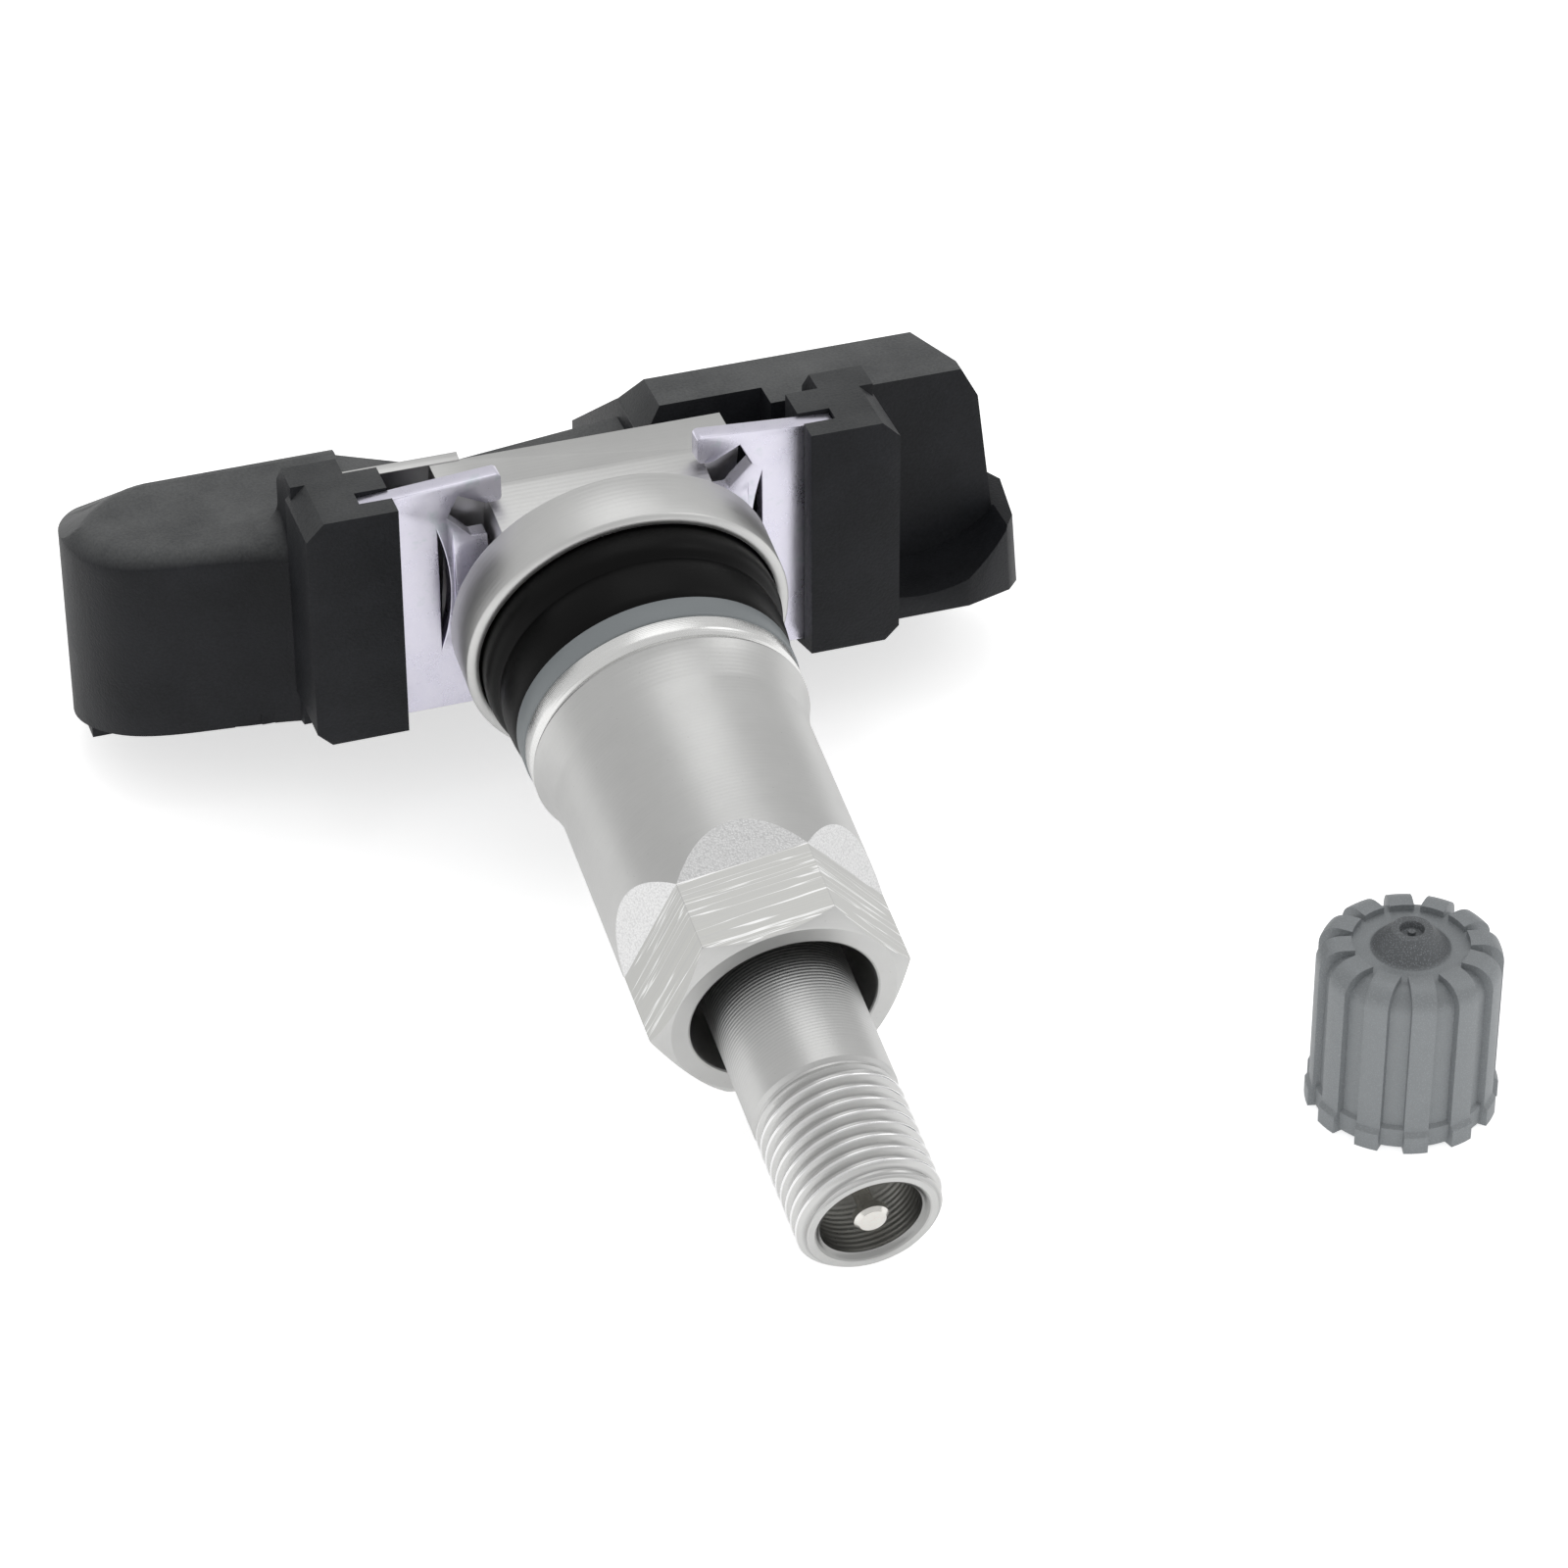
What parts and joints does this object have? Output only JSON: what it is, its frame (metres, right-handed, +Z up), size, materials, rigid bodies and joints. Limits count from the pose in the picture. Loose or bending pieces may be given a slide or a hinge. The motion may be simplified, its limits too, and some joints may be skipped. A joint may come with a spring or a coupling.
{
  "type": "tyre pressure sensor",
  "caption": "Tyre pressure sensor with a clamp-in metal valve: grommet, rings and sleeve nut on the stem, dark housing on a bracket, and the valve cap off, standing beside it.",
  "frame": {"origin": "centre of the front face of the valve's flange, where the rim's hole sits", "axes": "+Z up, +X to the right, -Y towards the valve's tip; the valve leans 12.5 degrees tip down"},
  "size_m": [0.0631, 0.0669, 0.0221],
  "materials": {
    "valve_aluminium": "satin",
    "nut_aluminium": "satin, turned",
    "washer_aluminium": "bright, turned",
    "grey_nylon": "smooth",
    "black_rubber": "matte",
    "core_brass": "nickelled where seen",
    "spring_steel": "plain",
    "zinc_plate": "zinc plated",
    "housing_plastic": "fine texture",
    "board": "lacquered",
    "chip_black": "plain",
    "small_metal": "plain",
    "ferrite": "plain",
    "copper": "enamelled wire",
    "ceramic": "plain",
    "membrane": "plain",
    "cap_plastic": "metallic grey, satin"
  },
  "bodies": {
    "housing_body": {"housing": "housing_plastic", "base_cover": "housing_plastic", "mounting_bracket": "zinc_plate", "circuit_board": "board", "battery_can": "spring_steel", "battery_lid": "spring_steel", "battery_gasket": "black_rubber", "tab_positive": "spring_steel", "tab_negative": "spring_steel", "sensor_chip": "chip_black", "chip_lid": "small_metal", "port_filter": "membrane", "coil_core": "ferrite", "coil_winding": "copper", "antenna_loop": "small_metal", "crystal_can": "small_metal", "chip_capacitors": "ceramic", "valve_cap": "cap_plastic", "cap_seal": "black_rubber"},
    "valve": {"valve_stem": "valve_aluminium", "rim_seal": "black_rubber", "core_barrel": "core_brass", "core_seal": "black_rubber", "core_spring": "spring_steel"},
    "rings": {"thrust_ring": "grey_nylon", "collar_washer": "washer_aluminium"},
    "nut": {"sleeve_nut": "nut_aluminium"},
    "pin": {"core_pin": "core_brass", "core_poppet": "black_rubber"}
  },
  "joints": [
    {"name": "valve_tilt", "type": "hinge", "parent": "housing_body", "child": "valve", "pos_m": [0, 0.00488, 0.00108], "axis": [1, 0, 0], "range_deg": [-12.5, 0]},
    {"name": "ring_slide", "type": "slide", "parent": "valve", "child": "rings", "axis": [0, -0.9763, -0.2164], "range_m": [0, 0.004]},
    {"name": "nut_turn", "type": "hinge", "parent": "rings", "child": "nut", "pos_m": [0, -0.01757, -0.0039], "axis": [0, -0.9763, -0.2164], "range_deg": [0, 2880.5]},
    {"name": "core_press", "type": "slide", "parent": "valve", "child": "pin", "axis": [0, 0.9763, 0.2164], "range_m": [0, 0.0012], "stiffness_N_per_m": 500, "springref_m": -0.002, "deforming": ["core_spring"]}
  ],
  "couplings": [
    {"joint": "nut_turn", "follows": "ring_slide", "rad_per_m": 12566}
  ]
}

> _Goal_
Extract the listing in its entirety and repeat it exactly.

> _Output below_
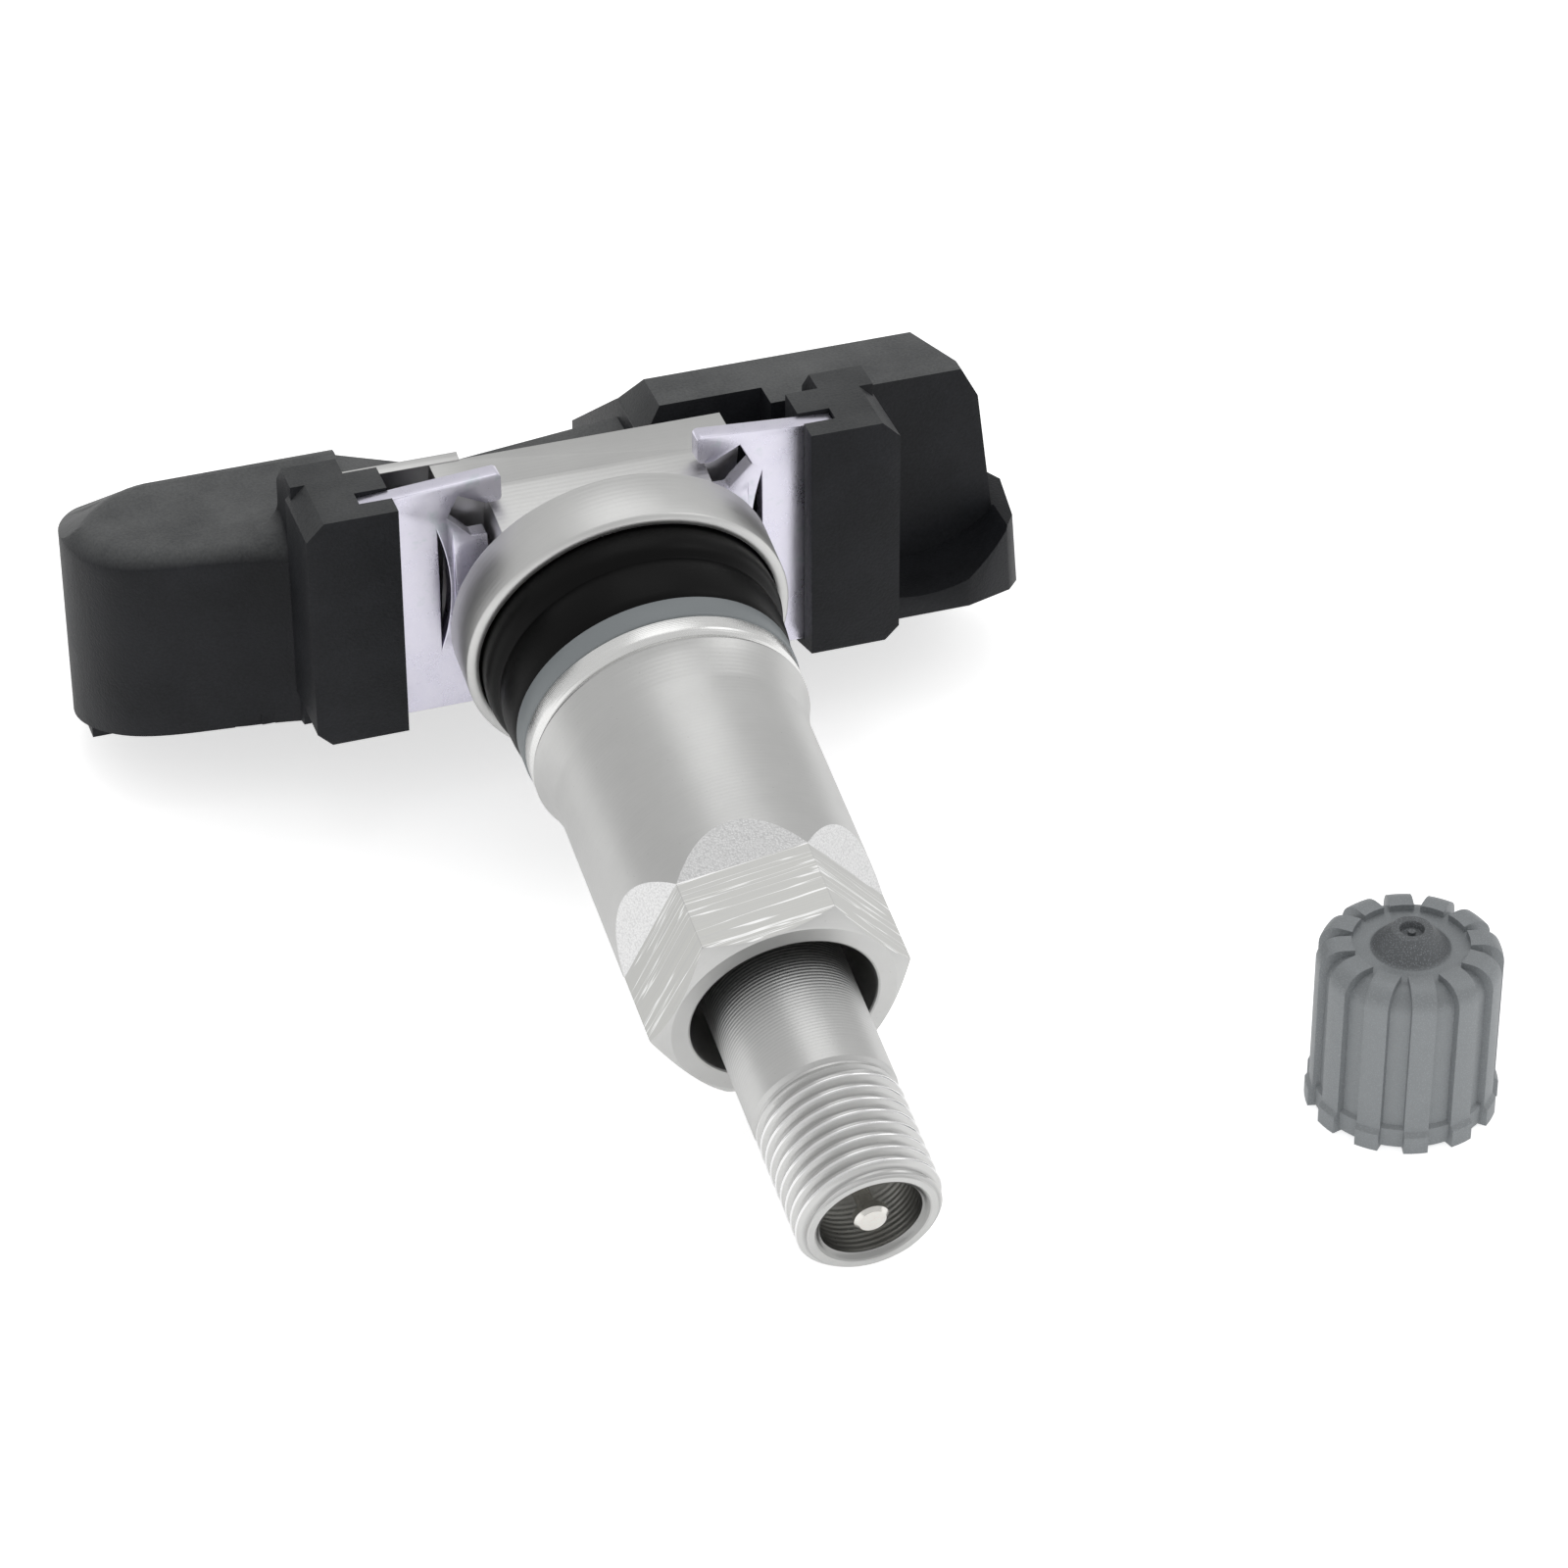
What parts and joints does this object have? Output only JSON: what it is, its frame (metres, right-handed, +Z up), size, materials, rigid bodies and joints. Limits count from the pose in the picture. Loose or bending pieces may be given a slide or a hinge. The motion may be simplified, its limits too, and some joints may be skipped. A joint may come with a spring or a coupling.
{
  "type": "tyre pressure sensor",
  "caption": "Tyre pressure sensor with a clamp-in metal valve: grommet, rings and sleeve nut on the stem, dark housing on a bracket, and the valve cap off, standing beside it.",
  "frame": {"origin": "centre of the front face of the valve's flange, where the rim's hole sits", "axes": "+Z up, +X to the right, -Y towards the valve's tip; the valve leans 12.5 degrees tip down"},
  "size_m": [0.0631, 0.0669, 0.0221],
  "materials": {
    "valve_aluminium": "satin",
    "nut_aluminium": "satin, turned",
    "washer_aluminium": "bright, turned",
    "grey_nylon": "smooth",
    "black_rubber": "matte",
    "core_brass": "nickelled where seen",
    "spring_steel": "plain",
    "zinc_plate": "zinc plated",
    "housing_plastic": "fine texture",
    "board": "lacquered",
    "chip_black": "plain",
    "small_metal": "plain",
    "ferrite": "plain",
    "copper": "enamelled wire",
    "ceramic": "plain",
    "membrane": "plain",
    "cap_plastic": "metallic grey, satin"
  },
  "bodies": {
    "housing_body": {"housing": "housing_plastic", "base_cover": "housing_plastic", "mounting_bracket": "zinc_plate", "circuit_board": "board", "battery_can": "spring_steel", "battery_lid": "spring_steel", "battery_gasket": "black_rubber", "tab_positive": "spring_steel", "tab_negative": "spring_steel", "sensor_chip": "chip_black", "chip_lid": "small_metal", "port_filter": "membrane", "coil_core": "ferrite", "coil_winding": "copper", "antenna_loop": "small_metal", "crystal_can": "small_metal", "chip_capacitors": "ceramic", "valve_cap": "cap_plastic", "cap_seal": "black_rubber"},
    "valve": {"valve_stem": "valve_aluminium", "rim_seal": "black_rubber", "core_barrel": "core_brass", "core_seal": "black_rubber", "core_spring": "spring_steel"},
    "rings": {"thrust_ring": "grey_nylon", "collar_washer": "washer_aluminium"},
    "nut": {"sleeve_nut": "nut_aluminium"},
    "pin": {"core_pin": "core_brass", "core_poppet": "black_rubber"}
  },
  "joints": [
    {"name": "valve_tilt", "type": "hinge", "parent": "housing_body", "child": "valve", "pos_m": [0, 0.00488, 0.00108], "axis": [1, 0, 0], "range_deg": [-12.5, 0]},
    {"name": "ring_slide", "type": "slide", "parent": "valve", "child": "rings", "axis": [0, -0.9763, -0.2164], "range_m": [0, 0.004]},
    {"name": "nut_turn", "type": "hinge", "parent": "rings", "child": "nut", "pos_m": [0, -0.01757, -0.0039], "axis": [0, -0.9763, -0.2164], "range_deg": [0, 2880.5]},
    {"name": "core_press", "type": "slide", "parent": "valve", "child": "pin", "axis": [0, 0.9763, 0.2164], "range_m": [0, 0.0012], "stiffness_N_per_m": 500, "springref_m": -0.002, "deforming": ["core_spring"]}
  ],
  "couplings": [
    {"joint": "nut_turn", "follows": "ring_slide", "rad_per_m": 12566}
  ]
}